Career highlights and awards
- World Series champion (1995); NLCS MVP (1995); Baltimore Orioles Hall of Fame;

= Mike Devereaux =

American baseball player (born 1963)

Michael Devereaux (born April 10, 1963) is an American former professional baseball outfielder. He played in Major League Baseball (MLB) for the Los Angeles Dodgers, Baltimore Orioles, Chicago White Sox, Atlanta Braves, and Texas Rangers. He was drafted by the Dodgers in the 5th round of the 1985 MLB draft, and made his debut in 1987. With Atlanta in 1995, he was named the NLCS MVP, and won the 1995 World Series.

==Early life==
Devereaux was born in Casper, Wyoming. He went to Kelly Walsh High School in Casper. He played collegiately at Mesa Community College and Arizona State University, where he earned a Bachelor of Arts degree in finance.

==Career highlights==
Devereaux was acquired by the Orioles from the Dodgers for Mike Morgan on March 11, 1989. The peak of his career was from 1989 to 1993, with his best season coming in 1992 with the Orioles, when he played in 159 games, with 24 home runs, 107 RBIs and a .276 batting average. Devereaux won the 1995 NLCS MVP award with the Atlanta Braves by driving in the game-winning RBI in the 11th inning of Game One and hitting a three-run home run in Game Four against Cincinnati. The Braves went on to defeat the Cleveland Indians in the World Series.

On July 15, 1989, Devereaux hit a walk-off home run in an 11-9 win against the California Angels. The call was controversial, as the home run ball came extremely close to the foul pole. Angels manager Doug Rader argued the call with umpire Ken Kaiser the following day and was ejected prior to the start of the next game.

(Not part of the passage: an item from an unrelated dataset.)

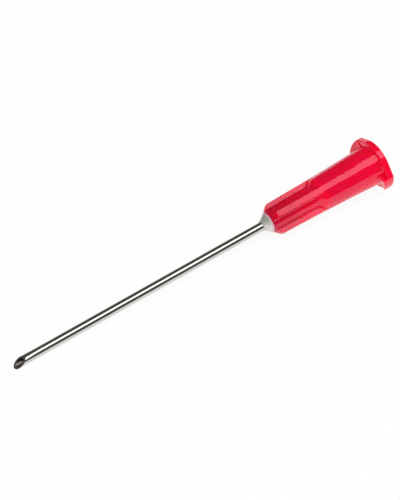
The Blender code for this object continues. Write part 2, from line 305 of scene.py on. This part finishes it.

Devereaux played his final MLB game with his original team, the Dodgers, on April 17, 1998. In 12 seasons, he had a .254 batting average, and hit 105 home runs with 480 RBIs, three grand slams, 635 strikeouts, 85 stolen bases, and 29 errors. He is second in career home runs by a player born in Wyoming (only John Buck has more).

In March 2021, the Baltimore Orioles announced that Devereaux had been elected to the Orioles Hall of Fame. He was one of four inductees honored with an on-field ceremony prior to the Orioles game on August 7, 2021.

==Post-playing career==
Devereaux served as field coach for the Delmarva Shorebirds (Baltimore Orioles Single-A Affiliate, South Atlantic League) in 2010, replacing former third baseman Ryan Minor, who had been promoted to team manager. Devereaux was the field coach for the Frederick Keys (Baltimore Orioles Single-A Affiliate, Carolina League) in 2011. He was the hitting coach for the Asheville Tourists (Colorado Rockies Single-A affiliate, South Atlantic League) from the 2012 season through the 2016 season, after which in 2017 he was assigned to the Boise Hawks, the Rockies' affiliate in the Low-A Northwest League. For the 2018 season, he was the hitting coach for the Cincinnati Reds' Double-A affiliate, the Pensacola Blue Wahoos of the Southern League. Devereaux was the 2019 hitting coach with the Single-A Dayton Dragons, a Reds affiliate. As of August 2021, Devereaux was working as a roving hitting, outfield, and base running coach at IMG Academy in Bradenton, Florida. Devereaux worked for the Orioles as a guest instructor at spring training in February, 2023. He joined MASN as a part-time game analyst on Orioles telecasts on June 30, 2023. He is scheduled to be a broadcaster on two Orioles home series in July and August 2023.